++++ Given information ++++

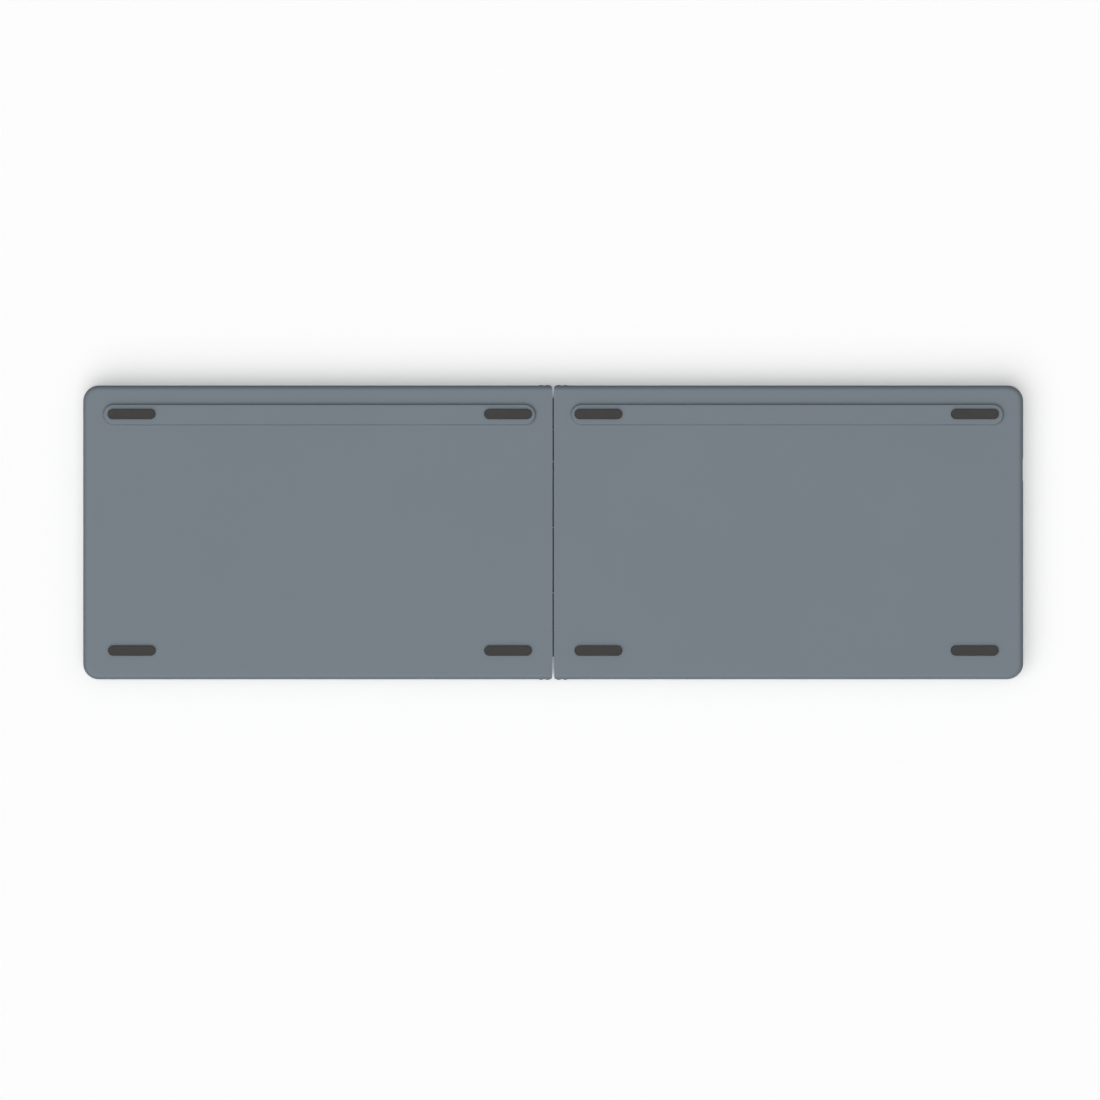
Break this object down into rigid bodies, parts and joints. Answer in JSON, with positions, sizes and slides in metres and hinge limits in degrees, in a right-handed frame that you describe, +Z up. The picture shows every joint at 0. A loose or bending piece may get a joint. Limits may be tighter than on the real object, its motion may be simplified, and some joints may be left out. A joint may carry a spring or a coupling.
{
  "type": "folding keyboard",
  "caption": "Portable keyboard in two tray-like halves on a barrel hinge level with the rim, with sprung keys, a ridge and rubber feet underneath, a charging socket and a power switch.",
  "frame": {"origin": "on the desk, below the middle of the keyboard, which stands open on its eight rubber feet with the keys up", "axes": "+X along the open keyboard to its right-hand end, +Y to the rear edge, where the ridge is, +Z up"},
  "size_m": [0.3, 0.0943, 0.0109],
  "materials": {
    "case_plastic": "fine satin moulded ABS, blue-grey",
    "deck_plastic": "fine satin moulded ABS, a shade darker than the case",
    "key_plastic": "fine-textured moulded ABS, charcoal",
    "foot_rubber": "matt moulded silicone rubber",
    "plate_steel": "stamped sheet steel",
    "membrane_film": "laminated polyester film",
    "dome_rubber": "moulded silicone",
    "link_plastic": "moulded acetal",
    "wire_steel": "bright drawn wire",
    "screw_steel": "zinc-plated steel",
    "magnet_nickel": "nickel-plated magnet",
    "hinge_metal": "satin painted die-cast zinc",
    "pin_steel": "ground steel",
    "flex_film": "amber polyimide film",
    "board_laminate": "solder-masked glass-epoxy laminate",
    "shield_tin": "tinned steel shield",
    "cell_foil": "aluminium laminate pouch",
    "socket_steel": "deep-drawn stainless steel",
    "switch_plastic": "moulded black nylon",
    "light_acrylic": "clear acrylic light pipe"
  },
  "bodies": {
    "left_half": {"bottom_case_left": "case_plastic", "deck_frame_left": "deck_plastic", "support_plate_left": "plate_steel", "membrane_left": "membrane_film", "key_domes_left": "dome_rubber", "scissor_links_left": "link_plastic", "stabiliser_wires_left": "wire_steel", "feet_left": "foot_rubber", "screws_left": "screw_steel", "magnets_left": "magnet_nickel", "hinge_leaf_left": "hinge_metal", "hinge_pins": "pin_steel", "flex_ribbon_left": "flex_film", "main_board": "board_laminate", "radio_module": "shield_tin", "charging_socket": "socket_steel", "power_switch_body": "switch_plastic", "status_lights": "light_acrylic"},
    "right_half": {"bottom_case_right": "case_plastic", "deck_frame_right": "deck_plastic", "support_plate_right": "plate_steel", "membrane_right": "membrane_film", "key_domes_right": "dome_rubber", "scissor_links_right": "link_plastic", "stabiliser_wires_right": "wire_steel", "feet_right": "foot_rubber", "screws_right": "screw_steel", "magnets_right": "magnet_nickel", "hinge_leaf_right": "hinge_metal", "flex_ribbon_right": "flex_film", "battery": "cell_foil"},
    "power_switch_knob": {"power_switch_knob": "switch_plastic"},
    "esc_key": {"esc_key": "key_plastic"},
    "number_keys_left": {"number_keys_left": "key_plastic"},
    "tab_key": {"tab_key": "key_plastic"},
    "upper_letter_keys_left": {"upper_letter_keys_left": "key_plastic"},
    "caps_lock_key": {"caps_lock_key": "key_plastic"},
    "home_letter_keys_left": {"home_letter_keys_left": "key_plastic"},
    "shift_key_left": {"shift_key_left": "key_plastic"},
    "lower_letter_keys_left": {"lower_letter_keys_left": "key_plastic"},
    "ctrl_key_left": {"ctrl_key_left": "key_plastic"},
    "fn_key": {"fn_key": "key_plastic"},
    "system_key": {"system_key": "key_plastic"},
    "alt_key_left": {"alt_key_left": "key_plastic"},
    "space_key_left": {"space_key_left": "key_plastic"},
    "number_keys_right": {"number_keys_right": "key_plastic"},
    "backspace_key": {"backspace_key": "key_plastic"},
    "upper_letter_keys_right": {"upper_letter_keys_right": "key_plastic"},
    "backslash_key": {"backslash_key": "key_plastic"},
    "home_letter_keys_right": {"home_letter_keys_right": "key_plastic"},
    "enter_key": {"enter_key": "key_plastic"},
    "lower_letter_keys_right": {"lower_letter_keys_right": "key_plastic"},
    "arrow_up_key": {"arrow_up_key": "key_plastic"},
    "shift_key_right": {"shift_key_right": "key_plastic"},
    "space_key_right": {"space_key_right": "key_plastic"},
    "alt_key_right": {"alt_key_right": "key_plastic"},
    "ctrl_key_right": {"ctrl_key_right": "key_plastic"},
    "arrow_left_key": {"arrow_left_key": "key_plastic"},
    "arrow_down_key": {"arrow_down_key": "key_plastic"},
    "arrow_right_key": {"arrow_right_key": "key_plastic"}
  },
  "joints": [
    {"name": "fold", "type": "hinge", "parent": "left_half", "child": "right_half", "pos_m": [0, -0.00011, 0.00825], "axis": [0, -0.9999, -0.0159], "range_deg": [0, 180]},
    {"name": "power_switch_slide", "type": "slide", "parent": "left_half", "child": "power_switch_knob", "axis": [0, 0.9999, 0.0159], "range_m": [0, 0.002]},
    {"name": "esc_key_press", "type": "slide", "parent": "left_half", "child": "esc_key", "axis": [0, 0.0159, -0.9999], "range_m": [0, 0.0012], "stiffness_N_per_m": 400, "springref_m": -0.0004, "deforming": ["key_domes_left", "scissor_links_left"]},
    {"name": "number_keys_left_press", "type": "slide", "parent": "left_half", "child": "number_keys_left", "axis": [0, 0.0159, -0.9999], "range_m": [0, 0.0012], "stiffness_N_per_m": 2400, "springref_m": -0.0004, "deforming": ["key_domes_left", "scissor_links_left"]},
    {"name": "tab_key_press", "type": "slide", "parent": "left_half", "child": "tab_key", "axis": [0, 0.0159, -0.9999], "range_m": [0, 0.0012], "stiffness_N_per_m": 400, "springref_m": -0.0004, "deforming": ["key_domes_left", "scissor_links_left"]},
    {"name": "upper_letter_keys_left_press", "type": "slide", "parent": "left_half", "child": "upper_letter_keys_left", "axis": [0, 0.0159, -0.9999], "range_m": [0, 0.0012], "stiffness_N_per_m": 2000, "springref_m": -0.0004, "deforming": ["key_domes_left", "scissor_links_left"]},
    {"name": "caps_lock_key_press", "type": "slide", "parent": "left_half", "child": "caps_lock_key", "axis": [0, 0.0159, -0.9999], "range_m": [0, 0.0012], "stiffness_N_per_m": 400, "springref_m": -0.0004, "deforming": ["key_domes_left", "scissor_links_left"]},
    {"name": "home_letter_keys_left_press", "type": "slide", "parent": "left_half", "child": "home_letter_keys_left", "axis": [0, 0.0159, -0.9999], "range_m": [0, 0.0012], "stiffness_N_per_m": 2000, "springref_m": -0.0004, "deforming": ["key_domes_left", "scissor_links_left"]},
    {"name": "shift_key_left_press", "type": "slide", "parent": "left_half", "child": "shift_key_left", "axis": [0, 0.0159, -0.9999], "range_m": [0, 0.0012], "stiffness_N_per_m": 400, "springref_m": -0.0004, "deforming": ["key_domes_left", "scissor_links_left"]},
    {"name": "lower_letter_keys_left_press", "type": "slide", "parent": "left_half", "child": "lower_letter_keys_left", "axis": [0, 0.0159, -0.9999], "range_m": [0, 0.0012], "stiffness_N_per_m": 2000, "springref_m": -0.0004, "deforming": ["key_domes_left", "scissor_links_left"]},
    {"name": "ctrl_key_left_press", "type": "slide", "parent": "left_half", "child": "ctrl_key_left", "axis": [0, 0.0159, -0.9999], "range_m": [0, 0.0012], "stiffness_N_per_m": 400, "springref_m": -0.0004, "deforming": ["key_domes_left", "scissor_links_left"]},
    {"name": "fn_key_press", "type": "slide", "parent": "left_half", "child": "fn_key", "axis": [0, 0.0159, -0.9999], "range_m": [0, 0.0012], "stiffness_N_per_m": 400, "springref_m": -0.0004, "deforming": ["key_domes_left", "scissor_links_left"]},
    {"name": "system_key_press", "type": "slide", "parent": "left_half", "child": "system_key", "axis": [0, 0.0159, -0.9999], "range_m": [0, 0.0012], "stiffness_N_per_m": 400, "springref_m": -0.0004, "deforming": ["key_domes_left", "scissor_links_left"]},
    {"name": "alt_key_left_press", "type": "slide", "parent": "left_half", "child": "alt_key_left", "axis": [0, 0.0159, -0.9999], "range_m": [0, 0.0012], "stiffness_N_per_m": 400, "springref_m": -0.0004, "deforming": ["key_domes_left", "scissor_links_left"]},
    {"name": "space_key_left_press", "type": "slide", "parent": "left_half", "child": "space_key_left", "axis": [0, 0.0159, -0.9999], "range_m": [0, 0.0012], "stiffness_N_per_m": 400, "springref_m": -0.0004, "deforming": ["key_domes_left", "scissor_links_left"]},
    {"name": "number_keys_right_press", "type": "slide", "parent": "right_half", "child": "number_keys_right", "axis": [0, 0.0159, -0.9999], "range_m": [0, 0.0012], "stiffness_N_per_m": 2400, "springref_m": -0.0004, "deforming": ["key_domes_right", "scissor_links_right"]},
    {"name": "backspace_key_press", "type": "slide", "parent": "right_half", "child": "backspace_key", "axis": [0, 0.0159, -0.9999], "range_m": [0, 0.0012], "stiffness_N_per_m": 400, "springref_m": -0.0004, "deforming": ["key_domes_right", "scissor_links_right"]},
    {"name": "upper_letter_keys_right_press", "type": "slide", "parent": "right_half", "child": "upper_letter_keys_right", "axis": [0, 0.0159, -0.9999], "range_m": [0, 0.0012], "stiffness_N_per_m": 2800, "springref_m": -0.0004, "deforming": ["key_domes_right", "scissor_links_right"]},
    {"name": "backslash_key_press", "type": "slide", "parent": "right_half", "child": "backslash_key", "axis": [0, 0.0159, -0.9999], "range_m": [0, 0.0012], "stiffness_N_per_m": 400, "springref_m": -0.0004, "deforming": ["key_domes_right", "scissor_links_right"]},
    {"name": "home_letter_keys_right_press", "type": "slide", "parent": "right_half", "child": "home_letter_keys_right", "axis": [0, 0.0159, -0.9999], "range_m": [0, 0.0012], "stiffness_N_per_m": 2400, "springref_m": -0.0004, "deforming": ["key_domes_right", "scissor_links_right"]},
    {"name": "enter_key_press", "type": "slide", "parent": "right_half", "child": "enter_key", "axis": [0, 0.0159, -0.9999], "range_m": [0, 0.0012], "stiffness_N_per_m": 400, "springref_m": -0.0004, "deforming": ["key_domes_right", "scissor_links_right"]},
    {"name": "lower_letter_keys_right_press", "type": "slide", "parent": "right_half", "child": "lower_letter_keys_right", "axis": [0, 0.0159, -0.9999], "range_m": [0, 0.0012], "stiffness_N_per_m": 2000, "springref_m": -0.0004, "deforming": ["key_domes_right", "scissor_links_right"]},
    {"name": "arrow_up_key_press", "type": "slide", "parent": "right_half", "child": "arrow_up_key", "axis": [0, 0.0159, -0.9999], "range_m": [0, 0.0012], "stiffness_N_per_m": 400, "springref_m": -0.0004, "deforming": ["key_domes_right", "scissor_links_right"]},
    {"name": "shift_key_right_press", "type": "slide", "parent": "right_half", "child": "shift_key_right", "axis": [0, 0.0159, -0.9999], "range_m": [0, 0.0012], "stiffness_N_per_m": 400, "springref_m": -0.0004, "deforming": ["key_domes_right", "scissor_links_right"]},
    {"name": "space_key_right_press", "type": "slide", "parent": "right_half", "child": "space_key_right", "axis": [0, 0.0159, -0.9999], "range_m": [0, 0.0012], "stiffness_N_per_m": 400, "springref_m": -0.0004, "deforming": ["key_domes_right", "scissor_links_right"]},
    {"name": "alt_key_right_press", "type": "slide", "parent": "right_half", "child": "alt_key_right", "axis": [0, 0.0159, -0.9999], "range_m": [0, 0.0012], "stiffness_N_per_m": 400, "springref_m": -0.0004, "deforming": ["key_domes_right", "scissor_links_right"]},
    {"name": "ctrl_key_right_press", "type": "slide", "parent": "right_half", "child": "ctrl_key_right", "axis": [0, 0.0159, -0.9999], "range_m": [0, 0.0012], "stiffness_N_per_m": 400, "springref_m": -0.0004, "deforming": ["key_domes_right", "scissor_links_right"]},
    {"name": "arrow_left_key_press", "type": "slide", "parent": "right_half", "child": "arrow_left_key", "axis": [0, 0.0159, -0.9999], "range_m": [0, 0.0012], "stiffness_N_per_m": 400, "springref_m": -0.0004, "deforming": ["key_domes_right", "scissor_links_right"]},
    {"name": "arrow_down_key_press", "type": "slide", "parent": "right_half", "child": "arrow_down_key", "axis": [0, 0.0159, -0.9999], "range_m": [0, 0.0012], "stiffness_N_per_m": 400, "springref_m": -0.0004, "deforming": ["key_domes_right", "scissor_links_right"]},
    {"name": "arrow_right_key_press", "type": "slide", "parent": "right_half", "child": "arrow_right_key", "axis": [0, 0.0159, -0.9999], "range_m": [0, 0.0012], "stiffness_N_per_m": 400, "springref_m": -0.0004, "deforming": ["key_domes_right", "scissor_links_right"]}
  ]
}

++++
++++ Given information ++++

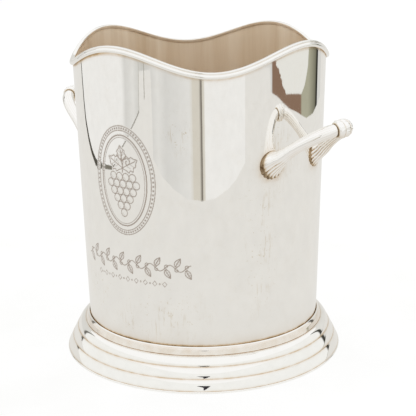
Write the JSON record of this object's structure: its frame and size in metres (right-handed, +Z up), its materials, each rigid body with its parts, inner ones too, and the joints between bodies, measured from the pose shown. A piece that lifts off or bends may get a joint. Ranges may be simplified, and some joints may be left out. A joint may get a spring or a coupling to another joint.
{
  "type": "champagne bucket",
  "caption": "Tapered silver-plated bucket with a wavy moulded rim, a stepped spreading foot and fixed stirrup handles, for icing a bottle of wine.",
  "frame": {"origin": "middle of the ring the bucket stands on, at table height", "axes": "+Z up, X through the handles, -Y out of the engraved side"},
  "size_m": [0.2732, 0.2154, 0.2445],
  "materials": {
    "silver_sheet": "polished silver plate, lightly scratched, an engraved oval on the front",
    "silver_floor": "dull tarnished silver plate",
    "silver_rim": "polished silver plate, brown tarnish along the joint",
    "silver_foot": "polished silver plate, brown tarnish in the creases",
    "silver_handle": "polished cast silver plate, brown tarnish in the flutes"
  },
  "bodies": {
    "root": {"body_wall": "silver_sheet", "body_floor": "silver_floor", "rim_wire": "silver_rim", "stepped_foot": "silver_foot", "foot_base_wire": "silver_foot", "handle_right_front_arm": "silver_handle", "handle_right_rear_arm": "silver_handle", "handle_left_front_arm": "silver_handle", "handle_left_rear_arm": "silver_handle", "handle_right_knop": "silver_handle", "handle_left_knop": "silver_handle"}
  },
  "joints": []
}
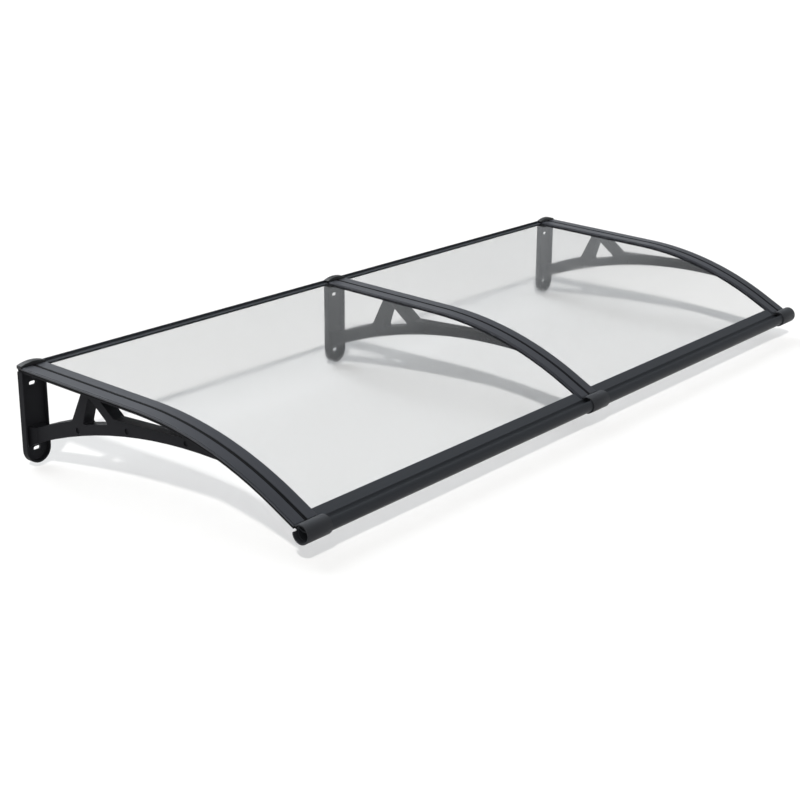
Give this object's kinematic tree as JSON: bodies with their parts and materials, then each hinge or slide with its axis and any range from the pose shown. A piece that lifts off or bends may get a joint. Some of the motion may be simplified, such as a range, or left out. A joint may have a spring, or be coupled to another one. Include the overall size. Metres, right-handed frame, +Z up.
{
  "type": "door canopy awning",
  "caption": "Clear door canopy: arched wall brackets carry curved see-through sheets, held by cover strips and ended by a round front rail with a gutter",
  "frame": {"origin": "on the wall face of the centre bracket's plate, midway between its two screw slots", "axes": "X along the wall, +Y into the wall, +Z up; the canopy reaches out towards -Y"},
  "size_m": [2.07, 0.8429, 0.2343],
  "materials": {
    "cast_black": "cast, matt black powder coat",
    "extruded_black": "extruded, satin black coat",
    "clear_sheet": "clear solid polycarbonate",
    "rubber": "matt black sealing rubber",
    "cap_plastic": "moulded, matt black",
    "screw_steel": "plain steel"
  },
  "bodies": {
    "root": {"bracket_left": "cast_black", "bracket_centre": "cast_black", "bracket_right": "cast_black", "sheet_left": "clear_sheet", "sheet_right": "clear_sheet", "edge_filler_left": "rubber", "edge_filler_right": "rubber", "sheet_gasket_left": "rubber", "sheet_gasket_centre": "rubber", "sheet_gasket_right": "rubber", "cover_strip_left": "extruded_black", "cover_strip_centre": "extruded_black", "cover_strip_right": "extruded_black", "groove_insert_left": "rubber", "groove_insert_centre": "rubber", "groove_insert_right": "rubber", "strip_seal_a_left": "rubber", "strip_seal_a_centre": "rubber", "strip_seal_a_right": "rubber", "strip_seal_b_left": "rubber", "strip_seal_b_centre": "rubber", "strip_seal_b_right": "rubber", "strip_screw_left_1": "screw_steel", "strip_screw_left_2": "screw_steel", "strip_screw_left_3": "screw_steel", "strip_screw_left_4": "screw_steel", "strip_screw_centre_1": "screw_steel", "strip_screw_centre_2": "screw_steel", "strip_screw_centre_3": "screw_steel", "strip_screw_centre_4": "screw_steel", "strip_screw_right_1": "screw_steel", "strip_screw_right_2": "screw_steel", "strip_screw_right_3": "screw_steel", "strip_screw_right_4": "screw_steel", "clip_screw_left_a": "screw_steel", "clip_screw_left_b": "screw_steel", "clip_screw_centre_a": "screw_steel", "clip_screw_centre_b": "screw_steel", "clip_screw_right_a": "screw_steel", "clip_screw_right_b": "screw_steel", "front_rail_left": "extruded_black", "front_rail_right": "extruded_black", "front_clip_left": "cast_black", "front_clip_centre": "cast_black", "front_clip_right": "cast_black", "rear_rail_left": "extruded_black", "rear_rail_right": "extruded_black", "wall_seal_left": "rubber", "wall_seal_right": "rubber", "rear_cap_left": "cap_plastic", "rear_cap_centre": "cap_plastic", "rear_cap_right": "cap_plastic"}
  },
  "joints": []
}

++++

Exercise directions = The word "into" may turn up on some lines of these records; say how many, with no other words.

Exercise answer = 2